>> BEGIN

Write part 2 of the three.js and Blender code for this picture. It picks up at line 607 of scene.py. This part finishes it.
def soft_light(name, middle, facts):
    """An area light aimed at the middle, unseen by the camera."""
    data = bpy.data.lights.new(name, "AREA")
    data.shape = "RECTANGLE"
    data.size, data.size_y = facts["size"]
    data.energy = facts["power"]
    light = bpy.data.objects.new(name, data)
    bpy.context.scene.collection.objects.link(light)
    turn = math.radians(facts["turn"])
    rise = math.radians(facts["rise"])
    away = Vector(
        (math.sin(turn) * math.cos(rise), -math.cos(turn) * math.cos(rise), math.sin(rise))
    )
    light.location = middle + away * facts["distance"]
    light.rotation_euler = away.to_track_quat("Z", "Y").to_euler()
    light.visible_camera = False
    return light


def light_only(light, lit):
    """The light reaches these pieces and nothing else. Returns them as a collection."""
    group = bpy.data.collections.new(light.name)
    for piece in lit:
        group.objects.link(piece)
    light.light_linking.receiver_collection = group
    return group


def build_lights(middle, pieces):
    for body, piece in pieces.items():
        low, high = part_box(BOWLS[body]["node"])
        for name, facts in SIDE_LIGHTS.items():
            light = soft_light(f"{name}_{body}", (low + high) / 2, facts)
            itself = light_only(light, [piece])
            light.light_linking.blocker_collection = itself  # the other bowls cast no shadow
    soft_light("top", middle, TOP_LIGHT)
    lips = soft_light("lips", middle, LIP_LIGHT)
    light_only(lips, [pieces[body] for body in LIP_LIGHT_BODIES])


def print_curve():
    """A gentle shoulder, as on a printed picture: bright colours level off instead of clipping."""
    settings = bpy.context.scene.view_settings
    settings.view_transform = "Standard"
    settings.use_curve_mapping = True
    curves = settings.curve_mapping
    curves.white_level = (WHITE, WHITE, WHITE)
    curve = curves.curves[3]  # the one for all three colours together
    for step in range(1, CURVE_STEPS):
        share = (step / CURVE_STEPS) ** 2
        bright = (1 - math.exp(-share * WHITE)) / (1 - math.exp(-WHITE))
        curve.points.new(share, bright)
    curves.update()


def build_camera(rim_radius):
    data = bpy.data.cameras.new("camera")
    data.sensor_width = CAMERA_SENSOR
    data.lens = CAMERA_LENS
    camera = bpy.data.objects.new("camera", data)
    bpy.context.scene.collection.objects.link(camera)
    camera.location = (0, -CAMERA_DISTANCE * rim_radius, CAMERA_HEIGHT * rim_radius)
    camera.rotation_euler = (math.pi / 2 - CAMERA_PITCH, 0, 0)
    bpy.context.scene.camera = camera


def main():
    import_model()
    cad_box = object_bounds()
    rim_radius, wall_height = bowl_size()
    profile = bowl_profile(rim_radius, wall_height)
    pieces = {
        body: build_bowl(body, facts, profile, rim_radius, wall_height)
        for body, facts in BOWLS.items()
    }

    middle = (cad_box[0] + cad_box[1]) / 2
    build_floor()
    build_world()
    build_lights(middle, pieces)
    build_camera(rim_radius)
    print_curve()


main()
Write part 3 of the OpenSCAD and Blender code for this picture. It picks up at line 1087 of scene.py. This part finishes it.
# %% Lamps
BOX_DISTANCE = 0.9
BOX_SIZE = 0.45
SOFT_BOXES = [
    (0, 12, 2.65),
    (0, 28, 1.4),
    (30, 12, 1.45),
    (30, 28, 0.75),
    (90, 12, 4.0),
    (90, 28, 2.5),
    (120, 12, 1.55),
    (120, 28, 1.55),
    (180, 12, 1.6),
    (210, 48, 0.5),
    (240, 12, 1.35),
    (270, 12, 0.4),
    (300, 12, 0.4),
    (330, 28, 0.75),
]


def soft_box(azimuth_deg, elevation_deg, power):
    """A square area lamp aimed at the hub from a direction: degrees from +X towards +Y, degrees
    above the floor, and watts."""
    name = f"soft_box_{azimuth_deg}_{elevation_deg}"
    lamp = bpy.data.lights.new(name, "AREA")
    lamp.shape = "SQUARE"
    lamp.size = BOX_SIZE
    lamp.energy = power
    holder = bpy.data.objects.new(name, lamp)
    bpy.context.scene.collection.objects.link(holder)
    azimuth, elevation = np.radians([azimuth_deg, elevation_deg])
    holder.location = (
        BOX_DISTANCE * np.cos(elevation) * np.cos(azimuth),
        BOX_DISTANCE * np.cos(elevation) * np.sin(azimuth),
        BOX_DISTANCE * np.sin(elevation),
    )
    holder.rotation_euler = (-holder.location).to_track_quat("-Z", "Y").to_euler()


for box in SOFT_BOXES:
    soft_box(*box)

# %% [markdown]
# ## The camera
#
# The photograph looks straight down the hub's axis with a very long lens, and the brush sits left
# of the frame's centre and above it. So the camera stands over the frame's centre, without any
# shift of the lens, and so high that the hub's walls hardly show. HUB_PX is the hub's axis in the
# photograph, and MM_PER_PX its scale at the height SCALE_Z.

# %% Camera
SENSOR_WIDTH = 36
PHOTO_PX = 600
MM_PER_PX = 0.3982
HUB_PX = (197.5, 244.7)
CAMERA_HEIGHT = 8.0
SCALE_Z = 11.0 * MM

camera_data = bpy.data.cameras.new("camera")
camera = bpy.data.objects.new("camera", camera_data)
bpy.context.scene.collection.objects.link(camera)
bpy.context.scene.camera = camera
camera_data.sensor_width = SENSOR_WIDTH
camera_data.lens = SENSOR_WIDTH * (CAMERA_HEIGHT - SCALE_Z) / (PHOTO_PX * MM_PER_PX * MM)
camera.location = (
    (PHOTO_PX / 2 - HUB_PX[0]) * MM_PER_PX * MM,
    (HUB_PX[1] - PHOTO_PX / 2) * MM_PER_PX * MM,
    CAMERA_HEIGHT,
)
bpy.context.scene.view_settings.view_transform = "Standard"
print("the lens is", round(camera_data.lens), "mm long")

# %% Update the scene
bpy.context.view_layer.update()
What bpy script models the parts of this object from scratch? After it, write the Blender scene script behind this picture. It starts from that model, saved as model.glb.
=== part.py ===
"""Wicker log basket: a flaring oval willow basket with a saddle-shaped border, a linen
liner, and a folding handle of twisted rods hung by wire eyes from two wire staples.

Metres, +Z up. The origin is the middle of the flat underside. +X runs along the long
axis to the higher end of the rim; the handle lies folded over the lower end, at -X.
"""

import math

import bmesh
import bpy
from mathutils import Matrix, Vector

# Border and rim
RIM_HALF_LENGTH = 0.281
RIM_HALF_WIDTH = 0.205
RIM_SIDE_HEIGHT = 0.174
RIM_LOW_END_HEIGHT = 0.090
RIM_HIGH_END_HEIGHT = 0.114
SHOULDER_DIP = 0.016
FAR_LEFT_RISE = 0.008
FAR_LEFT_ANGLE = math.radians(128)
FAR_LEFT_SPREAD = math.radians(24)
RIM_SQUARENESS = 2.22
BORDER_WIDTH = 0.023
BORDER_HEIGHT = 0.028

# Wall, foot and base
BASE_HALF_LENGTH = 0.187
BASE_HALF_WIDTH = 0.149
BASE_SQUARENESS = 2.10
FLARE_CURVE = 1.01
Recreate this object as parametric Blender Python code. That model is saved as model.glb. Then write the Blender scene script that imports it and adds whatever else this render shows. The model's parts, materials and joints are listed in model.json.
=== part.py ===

>> END

• TASK STATEMENT:
What is wanted is an exact copy of the lines from the line containing "What bpy script" to the line containing "from mathutils import Matrix, Vector", both lines included, and of no other line.

• FULL RESPONSE:
What bpy script models the parts of this object from scratch? After it, write the Blender scene script behind this picture. It starts from that model, saved as model.glb.
=== part.py ===
"""Wicker log basket: a flaring oval willow basket with a saddle-shaped border, a linen
liner, and a folding handle of twisted rods hung by wire eyes from two wire staples.

Metres, +Z up. The origin is the middle of the flat underside. +X runs along the long
axis to the higher end of the rim; the handle lies folded over the lower end, at -X.
"""

import math

import bmesh
import bpy
from mathutils import Matrix, Vector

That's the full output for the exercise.